4. Pay Off High-Interest Debt
Got credit card debt at 22%? Every dollar you "save" in a HYSA at 3.8% while carrying credit card debt is losing you 18.2% net. That's not saving — it's financial self-harm. Kill the debt first. (Here's why the math matters more than you think.)
The FIRE Crowd Got This Wrong Too
The financial independence community loves HYSAs as a "safe withdrawal bridge" — keeping 2-3 years of expenses in cash to avoid selling stocks in a downturn. In theory, it's smart. In practice, most early retirees are holding $100,000-$200,000 in savings accounts.
At 3.80% APY, $150,000 earns $5,700 per year. But if that money were invested, the expected return would be $15,000 per year. That's a $9,300 annual gap. Over a 30-year early retirement, the cost of that "safety" is staggering.
The FIRE movement has a lot of things right — and some things very wrong. (More on that here.)
The Bottom Line: Use HYSAs, Don't Worship Them
High-yield savings accounts are a tool. A good one.

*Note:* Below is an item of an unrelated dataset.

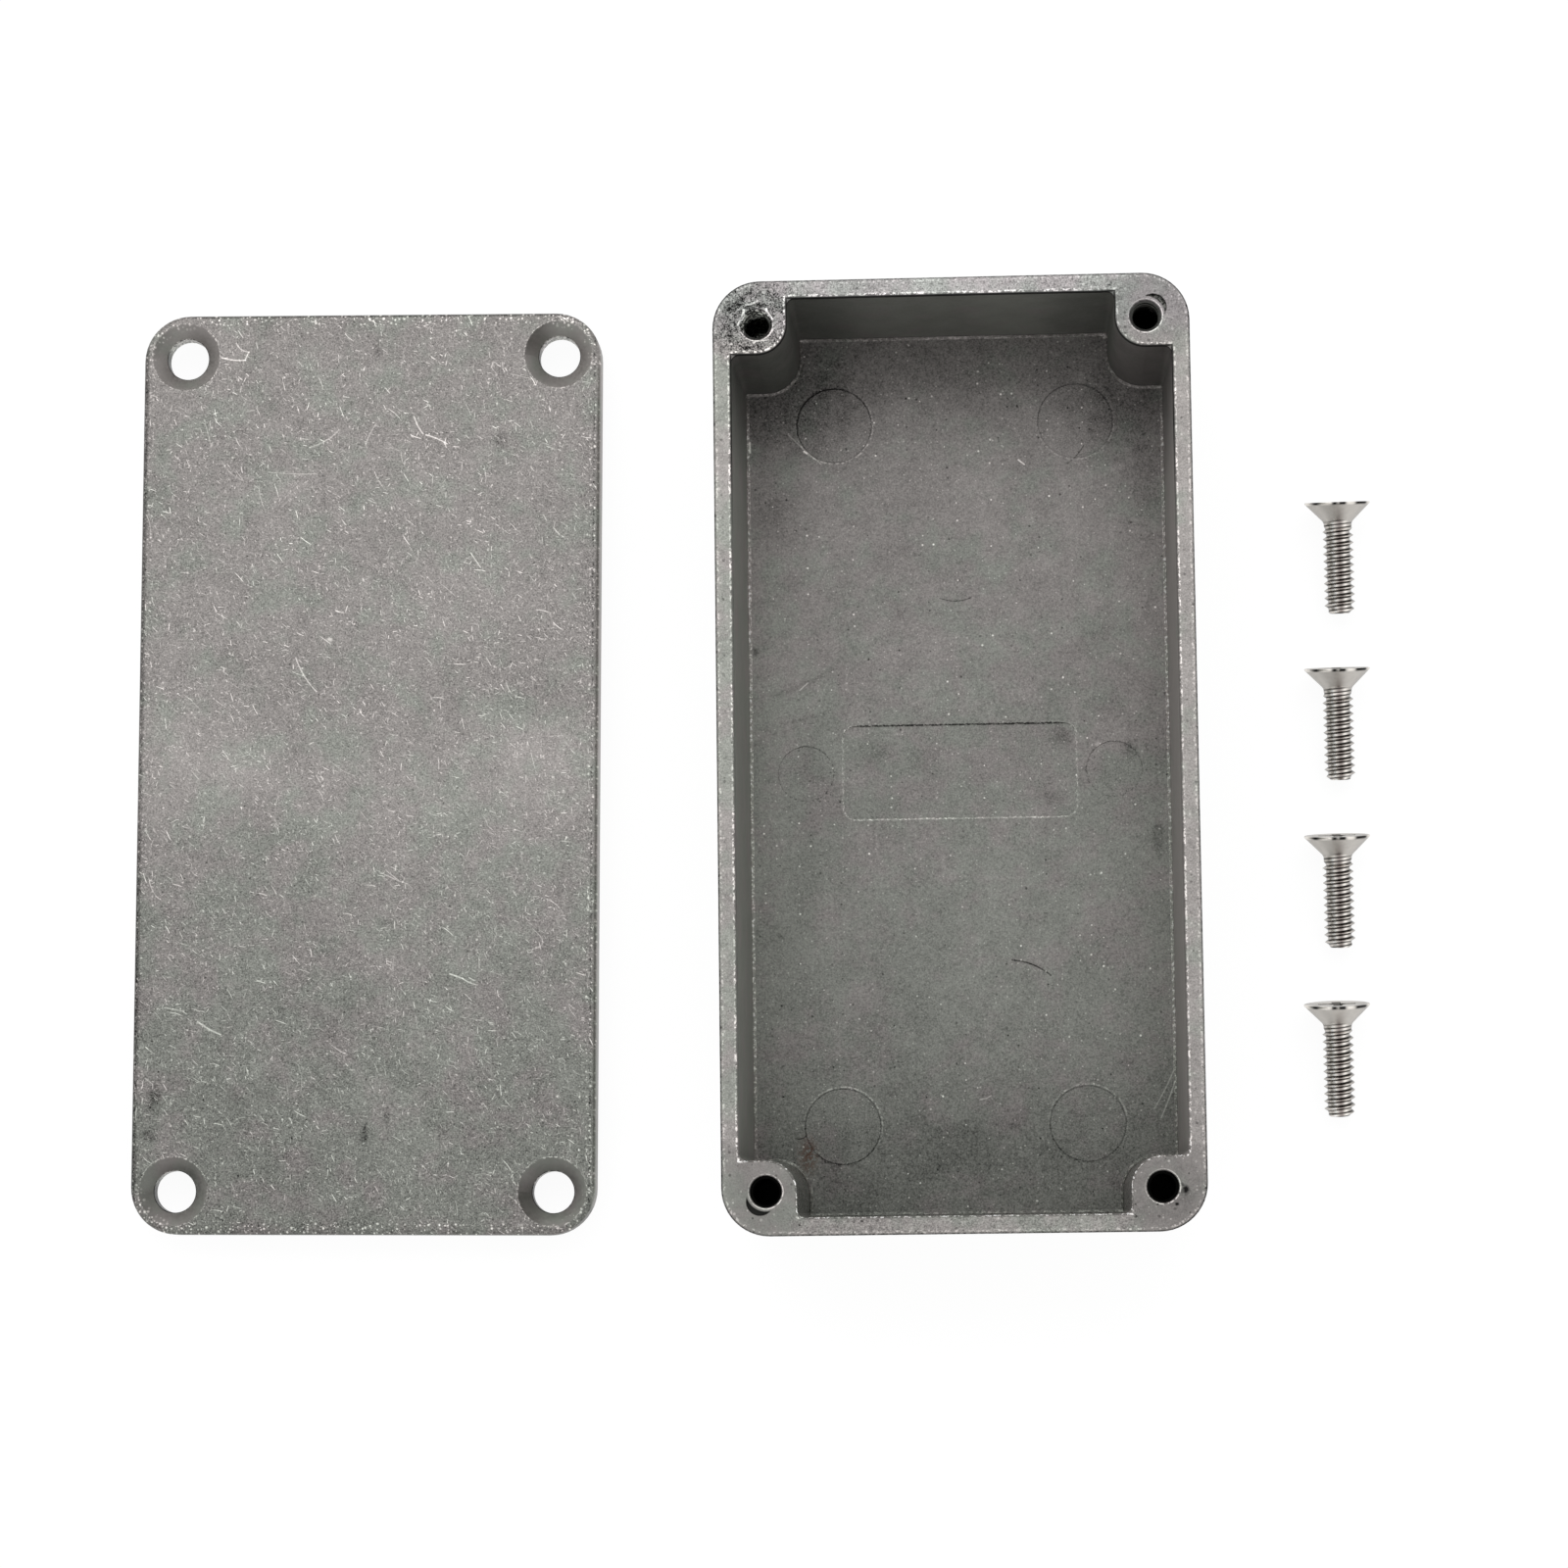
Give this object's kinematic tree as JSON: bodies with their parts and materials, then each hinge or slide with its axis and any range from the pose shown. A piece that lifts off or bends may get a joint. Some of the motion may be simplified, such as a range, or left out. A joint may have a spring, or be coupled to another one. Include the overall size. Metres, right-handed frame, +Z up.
{
  "type": "die cast aluminium box",
  "caption": "Small rectangular die cast aluminium enclosure, shown open: drafted base with corner bosses, flat lid with countersunk holes, and its countersunk screws laid beside it.",
  "frame": {"origin": "centre of the base's flat bottom face", "axes": "+Z up out of the open base, +Y along the base's long side, +X across it, from the lid towards the screws"},
  "size_m": [0.1341, 0.1012, 0.0217],
  "materials": {
    "base_casting": "as-cast, tumbled, faintly mottled grey with bright edges",
    "lid_casting": "as-cast, tumbled, covered in fine bright scratches",
    "screw_nickel": "bright nickel plate"
  },
  "bodies": {
    "root": {"enclosure_base": "base_casting", "lid": "lid_casting", "screw_1": "screw_nickel", "screw_2": "screw_nickel", "screw_3": "screw_nickel", "screw_4": "screw_nickel"}
  },
  "joints": []
}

They're dramatically better than traditional savings accounts, and they're the right home for your emergency fund and short-term savings.
But somewhere along the way, the internet turned "open a HYSA" into a complete financial strategy. It's not. It's step one. And if you stop there, you're not being financially savvy — you're leaving serious money on the table while congratulating yourself for earning 3.8%.
Here's your action plan:
- Calculate your emergency fund need (3-6 months of essential expenses). Don't know your numbers? Start with the 50/30/20 framework.
- Move that amount — and only that amount — into a HYSA. Ally, SoFi, Marcus, or Wealthfront. Pick one. Today.
- Everything above that gets invested. Max 401(k) match → Roth IRA → taxable brokerage in index funds.
- Stop checking HYSA rates. Seriously. The 0.1% difference between providers is noise. Your investment allocation is signal.
A high-yield savings account at 3.80% APY isn't a trap — but thinking it's a wealth-building strategy absolutely is. The best HYSA in 2026 is the one holding your emergency fund and nothing more.
Your savings account should be boring. Your investment portfolio is where the magic happens.
Now go make your money actually work.